• REQUIREMENT
Look below and pull out each line with the word "rigid".
* start *
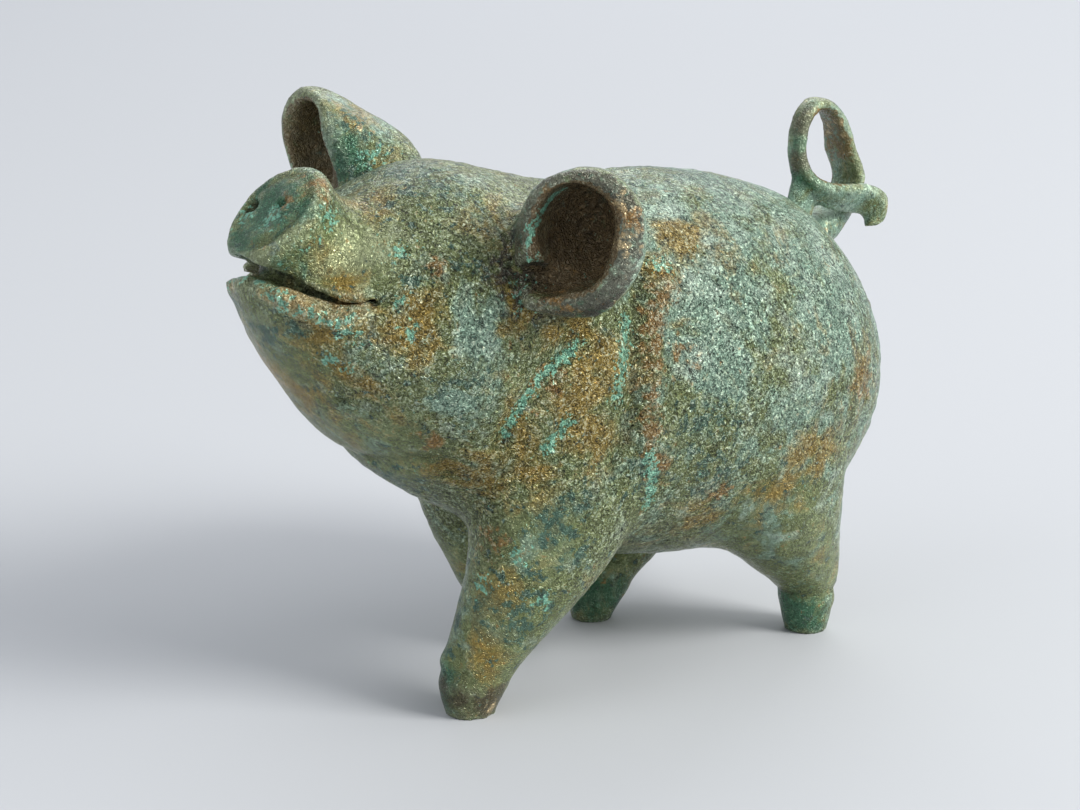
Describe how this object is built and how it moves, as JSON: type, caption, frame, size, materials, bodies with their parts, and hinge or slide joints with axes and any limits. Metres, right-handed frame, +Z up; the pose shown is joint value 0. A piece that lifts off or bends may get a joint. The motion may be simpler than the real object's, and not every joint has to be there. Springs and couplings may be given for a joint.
{
  "type": "pig figurine",
  "caption": "Small solid bronze pig at a trot, head raised, cupped ears held out, curled tail, green patina over golden metal.",
  "frame": {"origin": "centre of the footprint, on the plane of the four soles", "axes": "-Y is where the pig looks, +X is its left side, +Z is up"},
  "size_m": [0.0376, 0.056, 0.0412],
  "materials": {
    "patinated_bronze": "solid cast bronze with a mottled green, teal and ochre patina, rubbed bare on the high edges"
  },
  "bodies": {
    "root": {"bronze_pig": "patinated_bronze"}
  },
  "joints": []
}
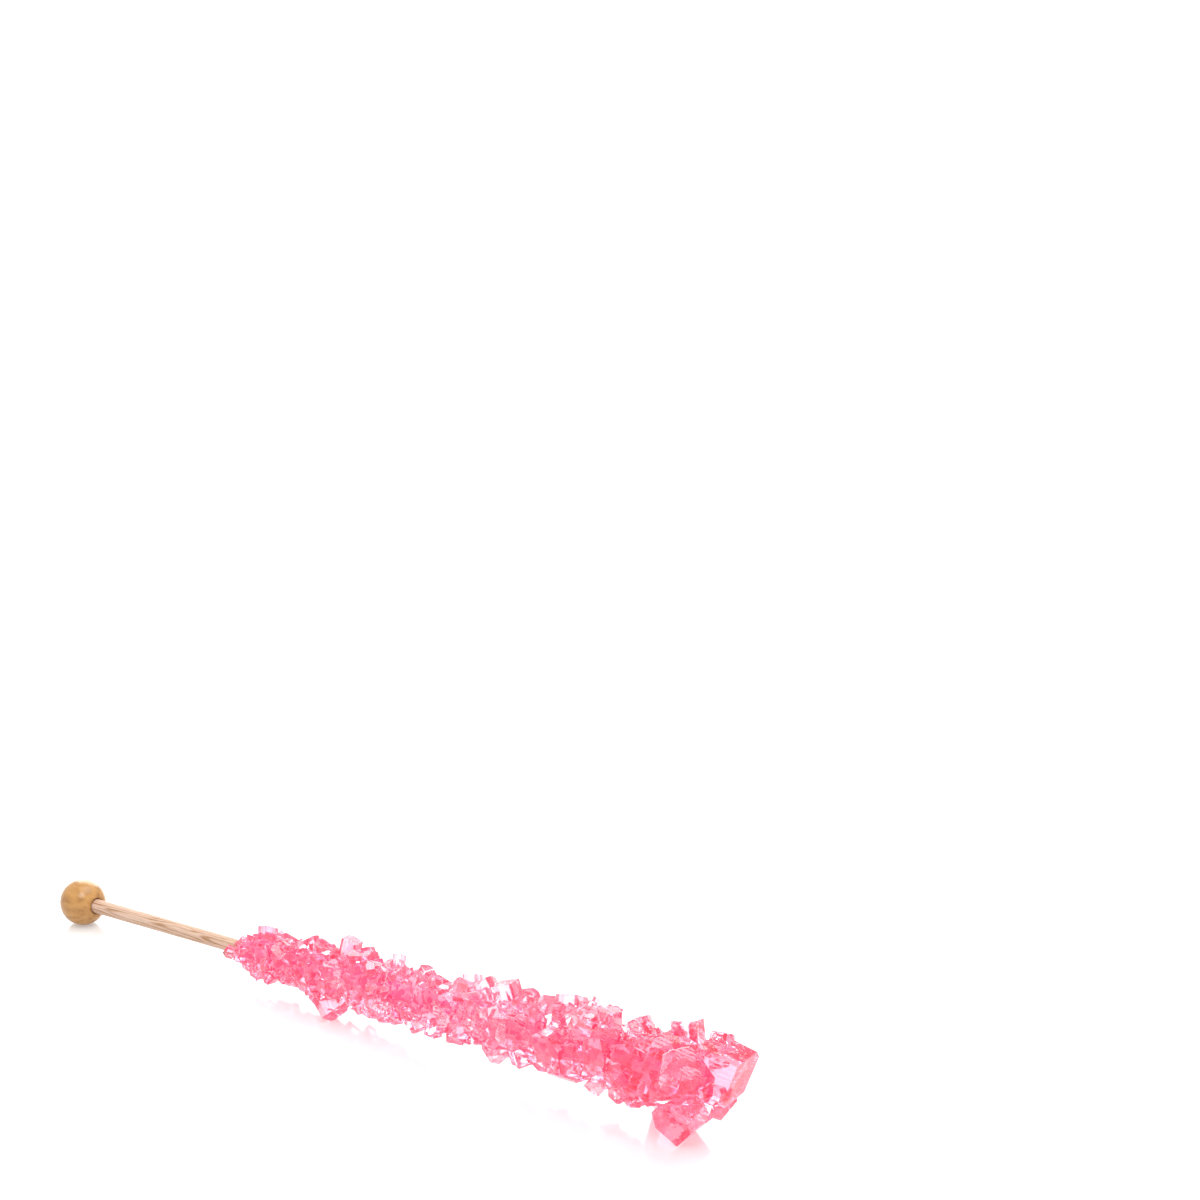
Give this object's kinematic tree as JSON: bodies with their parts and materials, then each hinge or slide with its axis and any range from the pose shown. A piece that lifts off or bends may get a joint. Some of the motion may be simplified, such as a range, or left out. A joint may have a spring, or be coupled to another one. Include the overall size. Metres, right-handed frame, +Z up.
{
  "type": "rock candy stick",
  "caption": "Pink rock candy grown on a thin wooden dowel with a turned wooden ball on its free end, lying on its side.",
  "frame": {"origin": "on the surface that the stick lies on, under the middle of its bounding box", "axes": "+X from the wooden ball towards the candy's tip, +Y to the left of that, +Z up; the stick rises 2.7 degrees towards +X"},
  "size_m": [0.1776, 0.02, 0.022],
  "materials": {
    "ball_wood": "polished honey-coloured hardwood with a soft sheen",
    "dowel_wood": "plain sanded pale beech",
    "sugar_crystal": "clear pink sugar crystals, glossy facets over a cloudy middle"
  },
  "bodies": {
    "root": {"ball": "ball_wood", "dowel": "dowel_wood", "candy": "sugar_crystal"}
  },
  "joints": []
}
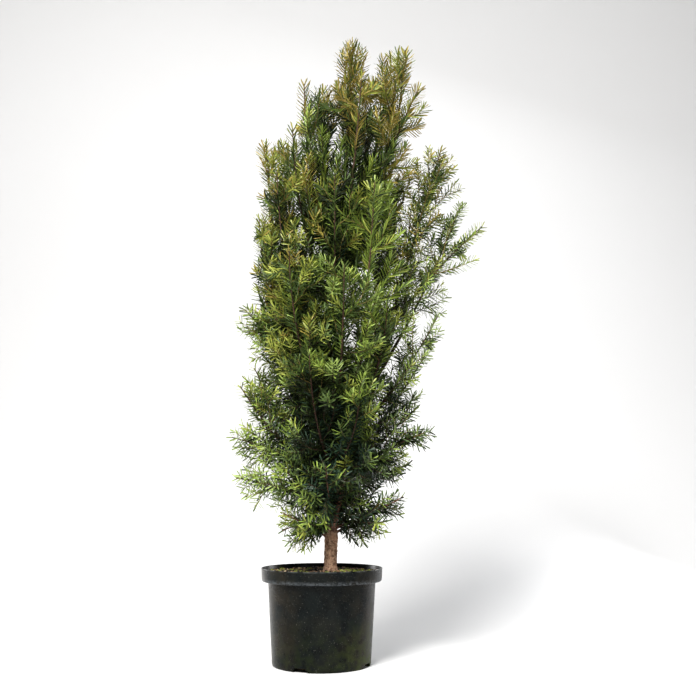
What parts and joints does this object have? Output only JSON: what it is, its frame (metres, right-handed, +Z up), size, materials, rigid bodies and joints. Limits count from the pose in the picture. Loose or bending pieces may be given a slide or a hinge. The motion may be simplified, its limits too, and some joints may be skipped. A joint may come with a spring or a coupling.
{
  "type": "potted irish yew",
  "caption": "Tall upright yew with a short forked trunk, erect limbs and needled shoots, growing in a round plastic nursery pot.",
  "frame": {"origin": "centre of the pot's flat underside", "axes": "+Z up along the plant's height; the side the picture shows faces -Y, with +X to its right"},
  "size_m": [0.6079, 0.4182, 1.523],
  "materials": {
    "pot_plastic": "moulded near-black green plastic, satin, dusty and a little algae-stained",
    "potting_bark": "moist bark chips and grit with moss",
    "bark": "thin flaking tan-brown bark, reddish on young limbs",
    "needles": "leathery evergreen needles with a soft gloss"
  },
  "bodies": {
    "root": {"pot": "pot_plastic", "soil": "potting_bark", "trunk": "bark", "bough_arm_back": "bark", "bough_arm_high": "bark", "bough_back_high": "bark", "bough_front_fresh": "bark", "bough_shoulder_left": "bark", "bough_shoulder_right": "bark", "foliage_arm_back": "needles", "foliage_arm_far": "needles", "foliage_arm_high": "needles", "foliage_arm_low": "needles", "foliage_arm_lower": "needles", "foliage_back_foot": "needles", "foliage_back_high": "needles", "foliage_back_left": "needles", "foliage_back_low": "needles", "foliage_back_middle": "needles", "foliage_back_right": "needles", "foliage_crest": "needles", "foliage_crest_back": "needles", "foliage_crest_front": "needles", "foliage_crest_inner": "needles", "foliage_crest_lean": "needles", "foliage_crest_left": "needles", "foliage_crest_middle": "needles", "foliage_crest_right": "needles", "foliage_front_crown": "needles", "foliage_front_foot": "needles", "foliage_front_fresh": "needles", "foliage_front_gold": "needles", "foliage_front_left": "needles", "foliage_front_low": "needles", "foliage_front_middle": "needles", "foliage_front_right": "needles", "foliage_inner_left": "needles", "foliage_inner_right": "needles", "foliage_left_back": "needles", "foliage_left_bay": "needles", "foliage_left_flare": "needles", "foliage_left_foot": "needles", "foliage_left_high": "needles", "foliage_left_hook": "needles", "foliage_left_inner": "needles", "foliage_left_low": "needles", "foliage_left_reach": "needles", "foliage_left_shoulder": "needles", "foliage_left_skirt": "needles", "foliage_right_bay": "needles", "foliage_right_foot": "needles", "foliage_right_hook": "needles", "foliage_right_inner": "needles", "foliage_right_low": "needles", "foliage_right_reach": "needles", "foliage_shoulder_front": "needles", "foliage_shoulder_left": "needles", "foliage_shoulder_right": "needles"}
  },
  "joints": []
}
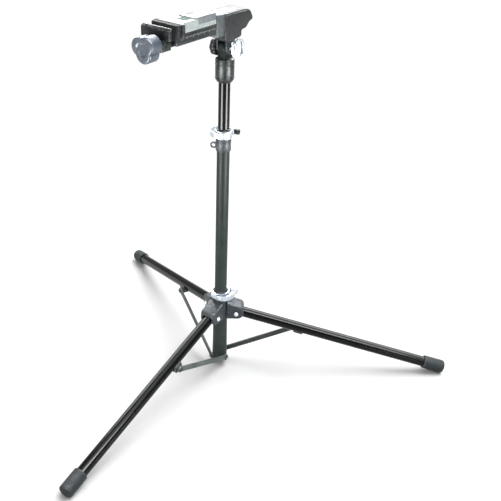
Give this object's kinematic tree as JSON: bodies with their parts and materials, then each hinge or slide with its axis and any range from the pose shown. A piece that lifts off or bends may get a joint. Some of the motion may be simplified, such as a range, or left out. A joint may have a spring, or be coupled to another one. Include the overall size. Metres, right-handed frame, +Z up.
{
  "type": "bike repair stand",
  "caption": "Folding bicycle repair stand with a three-leg base, a telescoping mast and a tilting clamp head whose jaw closes by a screw.",
  "frame": {"origin": "on the floor at the middle of the stand's outline", "axes": "+Z up, +X along leg 2, +Y across; the clamp arm points forward and left, 236 degrees round from +X"},
  "size_m": [1.0346, 1.1896, 1.069],
  "materials": {
    "column_grey": "satin grey anodised tube",
    "black_anodised": "gloss black anodised",
    "casting_grey": "fine-grained blue-grey moulding",
    "rail_dark": "satin dark grey with pale scale marks",
    "knob_grey": "blue-grey moulded grip",
    "black_plastic": "satin black moulding",
    "foot_rubber": "matte dark grey rubber",
    "pad_rubber": "matte black rubber",
    "strut_steel": "grey plated steel",
    "bolt_steel": "bright plated steel",
    "bright_aluminium": "bright polished aluminium",
    "white_jaw": "white silver paint"
  },
  "bodies": {
    "base": {"lower_column": "column_grey", "base_sleeve": "column_grey", "base_end_plug": "black_plastic", "strut_inner_bolt_1": "bolt_steel", "strut_inner_bolt_2": "bolt_steel", "strut_inner_bolt_3": "bolt_steel", "collar_body": "casting_grey", "collar_bush": "black_plastic", "collar_band": "bright_aluminium", "collar_skewer": "bolt_steel", "collar_nut": "black_plastic"},
    "hub": {"hub_casting": "casting_grey", "hub_bush": "black_plastic", "hub_bolt_1": "bolt_steel", "hub_bolt_2": "bolt_steel", "hub_bolt_3": "bolt_steel", "hub_band": "bright_aluminium", "hub_skewer": "bolt_steel", "hub_nut": "black_plastic"},
    "leg_1": {"leg_tube_1": "black_anodised", "leg_insert_1": "black_plastic", "leg_foot_1": "foot_rubber", "leg_bracket_1": "casting_grey"},
    "leg_2": {"leg_tube_2": "black_anodised", "leg_insert_2": "black_plastic", "leg_foot_2": "foot_rubber", "leg_bracket_2": "casting_grey"},
    "leg_3": {"leg_tube_3": "black_anodised", "leg_insert_3": "black_plastic", "leg_foot_3": "foot_rubber", "leg_bracket_3": "casting_grey"},
    "strut_1": {"strut_bar_1": "strut_steel", "strut_outer_bolt_1": "bolt_steel"},
    "strut_2": {"strut_bar_2": "strut_steel", "strut_outer_bolt_2": "bolt_steel"},
    "strut_3": {"strut_bar_3": "strut_steel", "strut_outer_bolt_3": "bolt_steel"},
    "hub_lever": {"hub_lever": "bright_aluminium"},
    "mast": {"mast_tube": "black_anodised", "mast_bush": "black_plastic", "head_socket": "column_grey"},
    "collar_lever": {"collar_lever": "bright_aluminium"},
    "head": {"tilt_fork": "column_grey", "tilt_axle": "bolt_steel", "head_body": "casting_grey", "side_plate_left": "casting_grey", "side_plate_right": "casting_grey", "front_collar": "casting_grey", "rail": "rail_dark", "jaw_body": "white_jaw", "jaw_cover": "black_plastic", "jaw_plate": "black_plastic", "inner_pad": "pad_rubber"},
    "tilt_knob": {"tilt_knob": "black_plastic"},
    "cam_lever": {"cam_lever": "bright_aluminium"},
    "outer_jaw": {"jaw_carriage": "column_grey", "outer_jaw_bar": "black_plastic", "outer_pad": "pad_rubber"},
    "clamp_screw": {"clamp_screw": "bolt_steel", "clamp_knob": "knob_grey"}
  },
  "joints": [
    {"name": "hub_slide", "type": "slide", "parent": "base", "child": "hub", "axis": [0, 0, 1], "range_m": [0, 0.2792]},
    {"name": "leg_1_hinge", "type": "hinge", "parent": "hub", "child": "leg_1", "pos_m": [-0.18808, -0.04157, 0.18721], "axis": [0.866, -0.5, 0], "range_deg": [0, 72.9]},
    {"name": "leg_2_hinge", "type": "hinge", "parent": "hub", "child": "leg_2", "pos_m": [-0.11608, 0, 0.18721], "axis": [0, 1, 0], "range_deg": [0, 72.9]},
    {"name": "leg_3_hinge", "type": "hinge", "parent": "hub", "child": "leg_3", "pos_m": [-0.18808, 0.04157, 0.18721], "axis": [-0.866, -0.5, 0], "range_deg": [0, 72.9]},
    {"name": "strut_1_hinge", "type": "hinge", "parent": "base", "child": "strut_1", "pos_m": [-0.16593, -0.0032, 0.024], "axis": [-0.866, 0.5, 0], "range_deg": [0, 57.6]},
    {"name": "strut_2_hinge", "type": "hinge", "parent": "base", "child": "strut_2", "pos_m": [-0.16038, 0, 0.024], "axis": [0, -1, 0], "range_deg": [0, 57.6]},
    {"name": "strut_3_hinge", "type": "hinge", "parent": "base", "child": "strut_3", "pos_m": [-0.16593, 0.0032, 0.024], "axis": [0.866, 0.5, 0], "range_deg": [0, 57.6]},
    {"name": "hub_lever_hinge", "type": "hinge", "parent": "hub", "child": "hub_lever", "pos_m": [-0.12044, 0.01314, 0.24406], "axis": [0, 0, 1], "range_deg": [0, 140]},
    {"name": "mast_slide", "type": "slide", "parent": "base", "child": "mast", "axis": [0, 0, 1], "range_m": [-0.085, 0.45]},
    {"name": "collar_lever_hinge", "type": "hinge", "parent": "base", "child": "collar_lever", "pos_m": [-0.18313, 0.03961, 0.73855], "axis": [0, 0, -1], "range_deg": [0, 140]},
    {"name": "head_tilt", "type": "hinge", "parent": "mast", "child": "head", "pos_m": [-0.16408, 0, 0.9655], "axis": [0.829, -0.5592, 0], "range_deg": [-90, 75]},
    {"name": "tilt_knob_turn", "type": "hinge", "parent": "head", "child": "tilt_knob", "pos_m": [-0.16408, 0, 0.9655], "axis": [0.829, -0.5592, 0], "range_deg": [-360, 360]},
    {"name": "cam_lever_hinge", "type": "hinge", "parent": "head", "child": "cam_lever", "pos_m": [-0.14522, -0.01031, 0.9655], "axis": [0, 0, -1], "range_deg": [0, 90]},
    {"name": "jaw_slide", "type": "slide", "parent": "head", "child": "outer_jaw", "axis": [-0.5592, -0.829, 0], "range_m": [-0.0121, 0.0301]},
    {"name": "clamp_screw_turn", "type": "hinge", "parent": "outer_jaw", "child": "clamp_screw", "pos_m": [-0.16408, 0, 1.024], "axis": [-0.5592, -0.829, 0], "range_deg": [-1080, 2700]}
  ],
  "couplings": [
    {"joint": "leg_1_hinge", "follows": "hub_slide", "rad_per_m": 4.5509},
    {"joint": "leg_2_hinge", "follows": "hub_slide", "rad_per_m": 4.5509},
    {"joint": "leg_3_hinge", "follows": "hub_slide", "rad_per_m": 4.5509},
    {"joint": "strut_1_hinge", "follows": "hub_slide", "rad_per_m": 3.5946},
    {"joint": "strut_2_hinge", "follows": "hub_slide", "rad_per_m": 3.5946},
    {"joint": "strut_3_hinge", "follows": "hub_slide", "rad_per_m": 3.5946},
    {"joint": "jaw_slide", "follows": "clamp_screw_turn", "m_per_rad": 0.00063662}
  ]
}
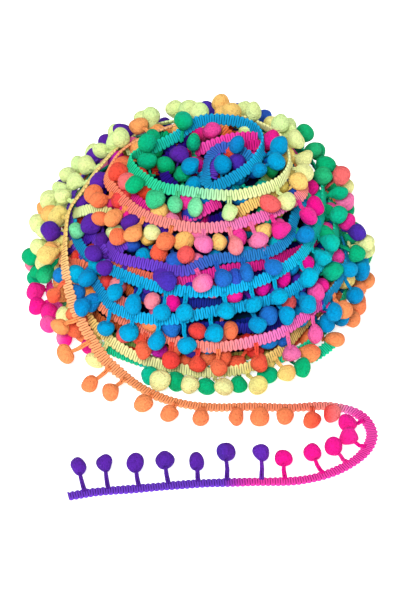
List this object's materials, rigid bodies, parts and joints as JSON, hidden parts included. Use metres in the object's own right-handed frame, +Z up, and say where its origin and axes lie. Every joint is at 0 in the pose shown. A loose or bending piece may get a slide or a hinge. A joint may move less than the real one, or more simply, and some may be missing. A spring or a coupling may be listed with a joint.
{
  "type": "roll of pompom trim",
  "caption": "Roll of rainbow pompom trim: a narrow braid with small pompoms on stems along one edge, wound into a low dome, its loose end laid out in a J.",
  "frame": {"origin": "on the surface the roll rests on, under the middle of its dome", "axes": "+Z up, with the loose end laid out towards -Y, in front of the roll, and +X to the right as seen from that side"},
  "size_m": [0.19, 0.2674, 0.1002],
  "materials": {
    "wound_trim": "soft matt yarn, rainbow dyed along its length",
    "braid": "matt ribbed braid",
    "purple_pompoms": "dense fuzzy yarn",
    "pink_pompoms": "dense fuzzy yarn",
    "coral_pompoms": "dense fuzzy yarn"
  },
  "bodies": {
    "root": {"wound_roll": "wound_trim", "loose_tape": "braid", "loose_pompoms_1": "purple_pompoms", "loose_pompoms_2": "pink_pompoms", "loose_pompoms_3": "pink_pompoms", "loose_pompoms_4": "pink_pompoms", "loose_pompoms_5": "coral_pompoms", "loose_pompoms_6": "coral_pompoms"}
  },
  "joints": []
}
* end *
• RESPONSE TO THIS TASK
What parts and joints does this object have? Output only JSON: what it is, its frame (metres, right-handed, +Z up), size, materials, rigid bodies and joints. Limits count from the pose in the picture. Loose or bending pieces may be given a slide or a hinge. The motion may be simplified, its limits too, and some joints may be skipped. A joint may come with a spring or a coupling.
List this object's materials, rigid bodies, parts and joints as JSON, hidden parts included. Use metres in the object's own right-handed frame, +Z up, and say where its origin and axes lie. Every joint is at 0 in the pose shown. A loose or bending piece may get a slide or a hinge. A joint may move less than the real one, or more simply, and some may be missing. A spring or a coupling may be listed with a joint.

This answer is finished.